Well, if you interpret the doctrine that way. I don't think it's as unequivocal as you state, and plenty of scholars could would say the same thing (Bart Ehrman, Burton Mack, etc.) Regardless of that, we're not talking about forcing the church to do anything. They don't have to accept anybody.

The problem is that these churches are ardently anti-gay when homosexuality isn't any greater sin than any other. Again, you're defending these guys with a congregation you're familiar with. Don't do that. They're not the same. It's true that they're concerned with other sins as well. None of us would say otherwise.

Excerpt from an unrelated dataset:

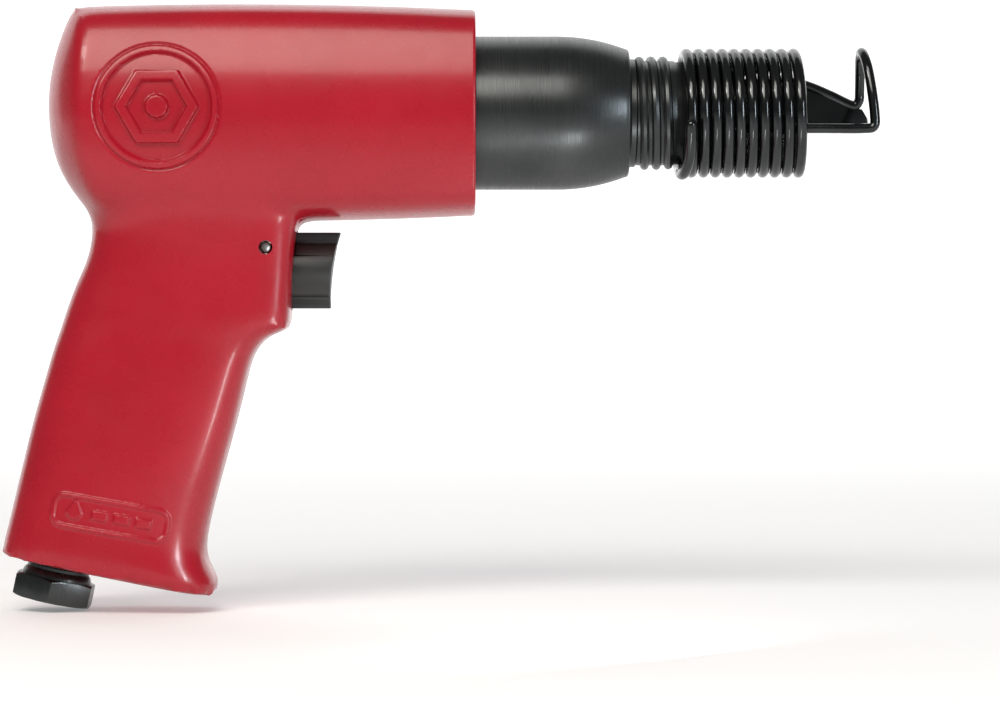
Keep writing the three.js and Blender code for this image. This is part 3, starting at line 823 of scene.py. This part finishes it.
def black_nylon():
    """Moulded black nylon: satin, finely grained, with pale scuffs where the finger works."""
    material, nodes, links, shader = finish_of("black_nylon")
    cloud = noise_at(nodes, links, 90, 4)
    shade = ramp(nodes, links, cloud, [(0.3, (0.011, 0.012, 0.012)), (0.75, (0.026, 0.028, 0.027))])
    links.new(shade, shader.inputs["Base Color"])
    links.new(ramp(nodes, links, cloud, [(0.3, 0.34), (0.75, 0.48)]), shader.inputs["Roughness"])
    grain = noise_at(nodes, links, 2200, 2)
    links.new(bump(nodes, links, grain, 0.12, 0.0002), shader.inputs["Normal"])
    return material


give(trigger, black_nylon())
smooth_shading(trigger, 40)

pin_bm = bmesh.new()
end, chamfer = PIN["half_length"], 0.3
pin_wall = [(-end, 0.85), (-end, 1.1), (chamfer - end, 1.4), (end - chamfer, 1.4), (end, 1.1)]
turned(pin_bm, pin_wall + [(end, 0.85), (-end, 0.85)], 40)
turn_across = Matrix.Rotation(math.pi / 2, 4, "Z")
pin_place = Matrix.Translation(at(PIN["x"], 0, PIN["z"])) @ turn_across @ Matrix.Translation(-at(0, 0, 0))
bmesh.ops.transform(pin_bm, matrix=pin_place, verts=pin_bm.verts)
pin = new_piece("roll_pin", pin_bm, "housing")
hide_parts("trigger_pin")


def bright_metal(name, dark, light, rough, scale=700):
    """Bare machined metal with fine scratches; dark and light are the ends of its colour."""
    material, nodes, links, shader = finish_of(name)
    cloud = noise_at(nodes, links, scale, 4)
    links.new(ramp(nodes, links, cloud, [(0.3, dark), (0.75, light)]), shader.inputs["Base Color"])
    links.new(ramp(nodes, links, cloud, [(0.3, rough), (0.75, rough + 0.14)]), shader.inputs["Roughness"])
    shader.inputs["Metallic"].default_value = 1
    grain = noise_at(nodes, links, 3000, 2)
    links.new(bump(nodes, links, grain, 0.08, 0.0002), shader.inputs["Normal"])
    return material


give(pin, bright_metal("pin_steel", (0.34, 0.33, 0.31), (0.5, 0.49, 0.47), 0.3))
smooth_shading(pin, 35)


# ------------------------------------------------------------------ air inlet
# The inlet bushing is turned from hexagon steel bar and blacked. Its neck screws into the grip,
# its chamfered hexagon takes a 19 mm spanner, and its threaded hole takes the hose's nipple.

INLET = {"neck": 3.5, "end": 9.25, "across": 18.8}
hexagon_bm = bmesh.new()
to_corner = INLET["across"] / 3 ** 0.5 * mm
bmesh.ops.create_circle(hexagon_bm, cap_ends=True, segments=6, radius=to_corner)
place_hexagon = Matrix.Translation(at(INLET["neck"], 0, 0)) @ Matrix.Rotation(math.pi / 2, 4, "Y")
bmesh.ops.transform(hexagon_bm, matrix=place_hexagon, verts=hexagon_bm.verts)
grown = bmesh.ops.extrude_face_region(hexagon_bm, geom=hexagon_bm.faces[:])["geom"]
grown = [part for part in grown if isinstance(part, bmesh.types.BMVert)]
bmesh.ops.translate(hexagon_bm, verts=grown, vec=((INLET["end"] - INLET["neck"]) * mm, 0, 0))
bmesh.ops.recalc_face_normals(hexagon_bm, faces=hexagon_bm.faces)
bushing = new_piece("bushing_hexagon", hexagon_bm, "housing")

rounded_off = bmesh.new()
near, far, chamfer = INLET["neck"], INLET["end"], 0.6
hexagon_turned = [(near, 0), (near, 9.7), (near + chamfer, 10.9)]
hexagon_turned += [(far - chamfer, 10.9), (far, 9.7), (far, 0)]
turned(rounded_off, hexagon_turned, 128)
cut(bushing, rounded_off, "INTERSECT")
hole = bmesh.new()
turned(hole, [(1, 0), (1, 6.3), (8.4, 6.3), (9.6, 7.4), (9.6, 0)], 96)
cut(bushing, hole)
hexagon_bm = bmesh.new()
hexagon_bm.from_mesh(bushing.data)
at_inlet(hexagon_bm)
hexagon_bm.to_mesh(bushing.data)
hexagon_bm.free()
soft = bushing.modifiers.new("soft_edges", "BEVEL")
soft.width = 0.25 * mm
soft.segments = 2
soft.limit_method = "ANGLE"
soft.angle_limit = math.radians(25)
settle(bushing)
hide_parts("inlet_bushing")

neck_bm = bmesh.new()
neck = [(-14, 6.3), (-14, 7.9), (-13.5, 8.35)]
for i in range(9):
    ridge_x = -12.5 + i * 1.41
    neck += [(ridge_x, 8.35), (ridge_x + 0.5, 7.75), (ridge_x + 0.7, 7.75), (ridge_x + 1.2, 8.35)]
neck += [(0.4, 8.35), (0.8, 7.7), (1.5, 7.7), (2.1, 8.3), (3, 8.6), (3.7, 8.6), (3.7, 6.3), (-14, 6.3)]
turned(neck_bm, neck, 96)
at_inlet(neck_bm)
neck_piece = new_piece("bushing_neck", neck_bm, "housing")

inlet_thread_points = helix(6.3, -1.5, 1.41, 7, 0, 48)
inlet_thread_bm = wire_mesh("inlet_thread", inlet_thread_points, 0.5, 8)
at_inlet(inlet_thread_bm)
inlet_thread = new_piece("bushing_thread", inlet_thread_bm, "housing")
for part in (bushing, neck_piece, inlet_thread):
    give(part, steel)
    smooth_shading(part, 30)


# ------------------------------------------------------------------ pieces inside
# The piston, the distributing valve, the throttle, its springs and the seals are out of sight in
# the housing. They keep their shapes and get their metals and rubber.


def black_rubber():
    """Moulded nitrile rubber with a faint bloom."""
    material, nodes, links, shader = finish_of("black_rubber")
    cloud = noise_at(nodes, links, 400, 4)
    shade = ramp(nodes, links, cloud, [(0.3, (0.010, 0.010, 0.010)), (0.75, (0.022, 0.022, 0.021))])
    links.new(shade, shader.inputs["Base Color"])
    links.new(ramp(nodes, links, cloud, [(0.3, 0.6), (0.75, 0.8)]), shader.inputs["Roughness"])
    return material


inner_finishes = {
    "ground_steel": bright_metal("ground_steel", (0.5, 0.51, 0.52), (0.62, 0.63, 0.64), 0.22),
    "bright_spring": bright_metal("bright_spring", (0.42, 0.42, 0.42), (0.56, 0.56, 0.55), 0.25),
    "brass": bright_metal("brass", (0.5, 0.33, 0.1), (0.62, 0.43, 0.15), 0.28),
    "rubber": black_rubber(),
    "spring_steel": wire_finish,
}
for row in frame["record"]["subparts"]:
    node = frame["nodes"][row["node"]]
    if not node.hide_render and row["material_slot"] in inner_finishes:
        give(node, inner_finishes[row["material_slot"]])


# ------------------------------------------------------------------ studio
# A pale sweep carrying painted light: it glows more towards the back, and its colour is painted darker at
# the front as painted shade.
# A broad soft light high in front and one over the wall, two small lights at the right, and a long lens
# square to the side.

floor_level = cad_box[0][2] - 0.5 * mm
sweep_bm = bmesh.new()
profile = [(-3, 0), (2.2, 0)]
for i in range(1, 13):
    turn = i / 12 * math.pi / 2
    profile.append((2.2 + 0.8 * math.sin(turn), 0.8 - 0.8 * math.cos(turn)))
profile.append((3, 3))
line = [sweep_bm.verts.new((-3.5, y, floor_level + z)) for y, z in profile]
edges = [sweep_bm.edges.new(pair) for pair in zip(line, line[1:])]
grown = bmesh.ops.extrude_edge_only(sweep_bm, edges=edges)["geom"]
grown = [part for part in grown if isinstance(part, bmesh.types.BMVert)]
bmesh.ops.translate(sweep_bm, verts=grown, vec=(7, 0, 0))
sweep_mesh = bpy.data.meshes.new("sweep")
sweep_bm.to_mesh(sweep_mesh)
sweep_bm.free()
sweep = bpy.data.objects.new("sweep", sweep_mesh)
bpy.context.scene.collection.objects.link(sweep)
sweep.data.shade_smooth()
# The paper glows though it is no lamp: painted light.
painted_light_paper, nodes, links, shader = finish_of("paper_with_painted_glow_and_shade")
shader.inputs["Roughness"].default_value = 0.9
shader.inputs["Emission Color"].default_value = (1, 1, 1, 1)
place = nodes.new("ShaderNodeTexCoord")
depth = nodes.new("ShaderNodeSeparateXYZ")
links.new(place.outputs["Object"], depth.inputs["Vector"])
# Painted light: the glow rises from the front of the paper to the back. Painted shade: the paper's colour
# is darker towards the front.
for near, far, low, high, socket in (
    (0.1, 2.4, 0.2, 0.85, "Emission Strength"),
    (-0.42, -0.2, 0.3, 0.85, "Base Color"),
):
    spread = nodes.new("ShaderNodeMapRange")
    spread.inputs["From Min"].default_value = near
    spread.inputs["From Max"].default_value = far
    spread.inputs["To Min"].default_value = low
    spread.inputs["To Max"].default_value = high
    links.new(depth.outputs["Y"], spread.inputs["Value"])
    links.new(spread.outputs["Result"], shader.inputs[socket])
give(sweep, painted_light_paper)


def soft_light(name, place, aim, size, power, colour):
    """A rectangular soft light at a place, turned to where it aims."""
    lamp = bpy.data.lights.new(name, "AREA")
    lamp.shape = "RECTANGLE"
    lamp.size, lamp.size_y = size
    lamp.energy = power
    lamp.color = colour
    holder = bpy.data.objects.new(name, lamp)
    holder.location = place
    holder.rotation_euler = (Vector(aim) - Vector(place)).to_track_quat("-Z", "Y").to_euler()
    holder.visible_camera = False
    bpy.context.scene.collection.objects.link(holder)


soft_light("key", (-0.2, -0.75, 0.66), (0, 0, 0), (0.62, 0.5), 5.8, (1, 0.94, 0.86))
soft_light("key_core", (-0.52, -0.62, 0.58), (0, 0, 0), (0.3, 0.14), 2, (1, 0.96, 0.9))
soft_light("right", (0.68, -0.66, 0.12), (0.04, 0, 0.03), (0.12, 0.34), 2.6, (0.84, 0.92, 1))
grip_edge = (0.055, -0.12, -0.052)
soft_light("low_right", grip_edge, (-0.05, -0.014, -0.02), (0.012, 0.045), 0.04, (1, 1, 1))
soft_light("ceiling", (0, 0.95, 1.2), (0, 0.8, 0), (2, 0.8), 6, (1, 1, 1))
world = bpy.data.worlds.new("studio")
world.use_nodes = True
world.node_tree.nodes["Background"].inputs["Color"].default_value = (1, 1, 1, 1)
world.node_tree.nodes["Background"].inputs["Strength"].default_value = 0.16
bpy.context.scene.world = world
bpy.context.scene.view_settings.view_transform = "Standard"

lens = bpy.data.cameras.new("camera")
lens.lens = 123
lens.sensor_width = 36
lens.clip_end = 20
lens.shift_x = 0.06
lens.shift_y = -0.0425
camera = bpy.data.objects.new("camera", lens)
camera.location = at(-8.7, -850, -48.7)
camera.rotation_euler = (math.pi / 2, 0, 0)
bpy.context.scene.collection.objects.link(camera)
bpy.context.scene.camera = camera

But it's also true that if a member gets divorced, he's not kicked out by default. The specific action of this association is to kick out homosexuals and churches that accept them. You make an argument that a person can't actively live in sin and expect the church to accept them without repentance. But defining sinful behavior is an issue here. It used to be, and still is in some churches, that rock and roll was regarded as sinful. My dad wouldn't listen to anything but gospel music. I remember reading a little comic-book tract that talked about the link between rock and satanism. And yet at Ted Haggard's church, they had a Christian "rock" band play for services. True, it's rock-lite, but so is Elvis by today's standards and you don't still see people smashing his records.

The point is, homosexuality, whatever scripture you may point out, is defined to be a sin by the church. And if certain churches or denominations don't define it as a sin, well, that's why they have separate churches.

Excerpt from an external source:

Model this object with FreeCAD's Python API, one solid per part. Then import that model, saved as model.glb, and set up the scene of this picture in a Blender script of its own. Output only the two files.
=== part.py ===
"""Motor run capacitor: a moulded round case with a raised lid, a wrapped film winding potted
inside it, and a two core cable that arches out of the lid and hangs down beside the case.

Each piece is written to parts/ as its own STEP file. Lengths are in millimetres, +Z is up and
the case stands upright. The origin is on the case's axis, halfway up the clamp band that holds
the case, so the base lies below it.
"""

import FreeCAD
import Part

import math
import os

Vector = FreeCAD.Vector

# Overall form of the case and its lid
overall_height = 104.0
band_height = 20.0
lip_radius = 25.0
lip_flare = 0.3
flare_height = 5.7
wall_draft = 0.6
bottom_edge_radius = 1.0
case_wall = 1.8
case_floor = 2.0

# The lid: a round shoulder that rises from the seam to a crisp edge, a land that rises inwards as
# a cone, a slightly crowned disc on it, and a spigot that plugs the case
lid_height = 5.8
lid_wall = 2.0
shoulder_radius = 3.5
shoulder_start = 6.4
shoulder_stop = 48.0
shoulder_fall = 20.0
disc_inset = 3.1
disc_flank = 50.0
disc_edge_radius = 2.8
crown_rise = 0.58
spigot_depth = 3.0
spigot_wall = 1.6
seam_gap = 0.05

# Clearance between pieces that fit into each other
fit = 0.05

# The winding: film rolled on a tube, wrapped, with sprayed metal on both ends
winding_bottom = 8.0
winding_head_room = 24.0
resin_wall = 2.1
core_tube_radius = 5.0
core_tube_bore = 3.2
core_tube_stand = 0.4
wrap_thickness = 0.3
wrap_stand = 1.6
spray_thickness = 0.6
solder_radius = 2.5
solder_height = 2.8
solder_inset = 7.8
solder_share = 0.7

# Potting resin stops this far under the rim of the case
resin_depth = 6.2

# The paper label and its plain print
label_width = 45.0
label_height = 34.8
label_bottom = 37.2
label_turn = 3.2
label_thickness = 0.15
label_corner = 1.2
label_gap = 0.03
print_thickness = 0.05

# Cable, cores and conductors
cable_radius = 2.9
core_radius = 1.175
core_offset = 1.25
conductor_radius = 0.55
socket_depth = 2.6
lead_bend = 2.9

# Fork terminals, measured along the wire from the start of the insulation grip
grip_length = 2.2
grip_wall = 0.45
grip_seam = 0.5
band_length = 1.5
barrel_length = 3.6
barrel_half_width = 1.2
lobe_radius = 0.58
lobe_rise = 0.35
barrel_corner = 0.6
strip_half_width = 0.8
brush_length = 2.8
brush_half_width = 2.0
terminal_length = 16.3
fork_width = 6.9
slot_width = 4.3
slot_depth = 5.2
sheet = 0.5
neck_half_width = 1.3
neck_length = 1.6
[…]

You have to consider why this issue is treated differently, and what such treatment's implications are. Not that I'm comparing any other church with this one, but let's just take Fred Phelp's Westboro Baptist Church. These are people who want every gay to die. Now, abortion is treated just as fervently by many other churches, but what other single issue is? Equal weight is not given to pre-marital sex, nor divorce, nor drug use, nor just about anything else.

I don't think this is scriptural; this is a fanatical reaction on the part of the congregations. It's an outgrowth of homophobia that has nothing to do with scripture. And that's what needs to be addressed.

Fan Boy said...

What you're really talking about I believe at the root of this issue is the rise of militancy in the American church.

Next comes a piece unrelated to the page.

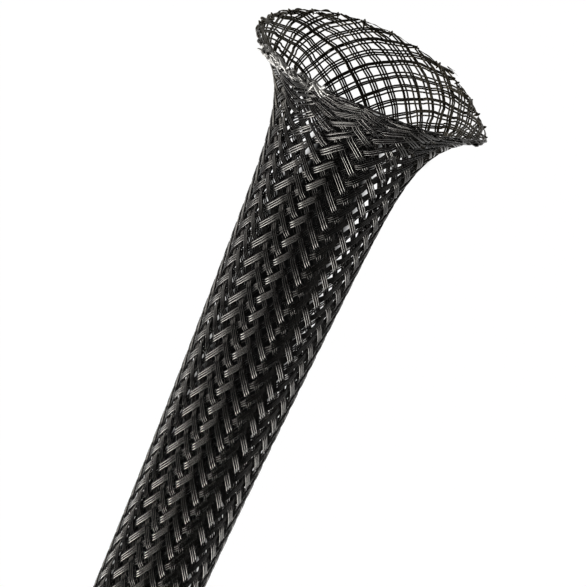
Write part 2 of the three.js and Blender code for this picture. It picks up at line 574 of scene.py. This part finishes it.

Militancy has its roots grounded in what our differences are and not what are similarities are. It states that we are being attacked by forces that wish to destroy us, our way of life, our beliefs, our God ultimately.

It is a very dangerous trend that has been developing, and it has been quietly growing strength for years but more recently it has socially become more aggressive with the radicals of Islam.

The problem with radicals is that for every radical group a counter group rises to the occassion to counter influence them. I am not saying it started today or on 9/11 it just found a focus, a heart, and a sympathetic ear that day.

Nationalism turns Christians Militant when blindly applied. They hate festering is going to continue to pour out until their is a national reconciliation offering that does not just pay in lip service but gives up its blood sacrificially. That will take some time.

Domestically since the average militant christian has no outward expression to their direct enemy, they put their energy into hot issues that are counter. This is why the movement has legs, is gainig followers, and rising in influence.

This is about hate and injustice, not love and patience. A patient church with loving members would look to God and not their own pettiness.

You're correct that churches don't kick people out for divorce anymore. The reason is because it is happening at an equal rate in churches for the first time.